Match the knowledge base to your operational reality, not to a feature comparison matrix. The most capable AI features deliver little value if governance, integration, or content operations cannot keep up.
What is the best AI knowledge base with HIPAA compliance?
The best HIPAA-compliant AI knowledge base is the one whose BAA explicitly covers the knowledge base, AI layer, and customer-facing channels your team uses. Evaluate based on covered-service scope, role-based permissions enforcing minimum necessary access, audit logs with per-article granularity, multi-factor authentication, and human review gates for AI-generated content that could surface PHI. No single vendor wins this category by default; the answer depends on your specific service architecture and data flow.

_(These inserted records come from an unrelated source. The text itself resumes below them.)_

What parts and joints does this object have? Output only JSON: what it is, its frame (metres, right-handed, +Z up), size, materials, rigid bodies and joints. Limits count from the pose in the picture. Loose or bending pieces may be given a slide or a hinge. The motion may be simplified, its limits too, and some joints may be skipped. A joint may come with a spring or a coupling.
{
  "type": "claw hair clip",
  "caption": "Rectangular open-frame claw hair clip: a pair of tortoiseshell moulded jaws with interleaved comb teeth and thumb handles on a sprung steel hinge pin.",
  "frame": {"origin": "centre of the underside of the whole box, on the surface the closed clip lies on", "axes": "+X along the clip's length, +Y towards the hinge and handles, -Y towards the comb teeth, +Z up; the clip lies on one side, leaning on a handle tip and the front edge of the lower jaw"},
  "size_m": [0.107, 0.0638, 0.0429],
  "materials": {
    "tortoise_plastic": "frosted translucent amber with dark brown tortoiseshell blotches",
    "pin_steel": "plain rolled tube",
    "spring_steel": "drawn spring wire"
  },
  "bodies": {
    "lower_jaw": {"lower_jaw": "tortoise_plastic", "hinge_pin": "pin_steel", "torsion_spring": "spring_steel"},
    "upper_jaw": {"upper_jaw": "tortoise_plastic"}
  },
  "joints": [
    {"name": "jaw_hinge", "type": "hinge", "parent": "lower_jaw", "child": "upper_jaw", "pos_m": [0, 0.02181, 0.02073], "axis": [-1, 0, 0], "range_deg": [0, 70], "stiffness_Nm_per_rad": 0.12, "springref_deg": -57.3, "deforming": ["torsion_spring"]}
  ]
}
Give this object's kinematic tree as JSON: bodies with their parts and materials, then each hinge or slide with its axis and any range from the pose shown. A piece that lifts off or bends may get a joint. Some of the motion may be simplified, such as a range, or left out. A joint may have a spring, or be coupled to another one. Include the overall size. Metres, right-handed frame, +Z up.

Which AI help center tools support multilingual article updates?
Look for tools that enforce a source-language article system with version-linked translations, automated flagging of stale translations when source content changes, human review workflows before publishing, and locale-specific search indexing. Automated content generation is a strong accelerator for multilingual knowledge management, but the review and approval layer is what prevents translation drift. Ask vendors to demonstrate the full update cycle, from source change to published translation, during evaluation.
How does an AI knowledge base work with Salesforce Service Cloud?
An AI-powered knowledge base integrates with Salesforce Service Cloud by grounding AI responses in article content while drawing on case and customer context from the CRM. For agent assistance, the knowledge base surfaces relevant articles within the Service Cloud workspace based on case attributes. For autonomous ticket resolution, the system needs to classify the inquiry, assemble context, retrieve grounded content, execute a resolution workflow (including write-back actions to the CRM), and escalate when confidence is low or the case type requires human review. The knowledge base provides the content layer; Service Cloud provides the context and action layer.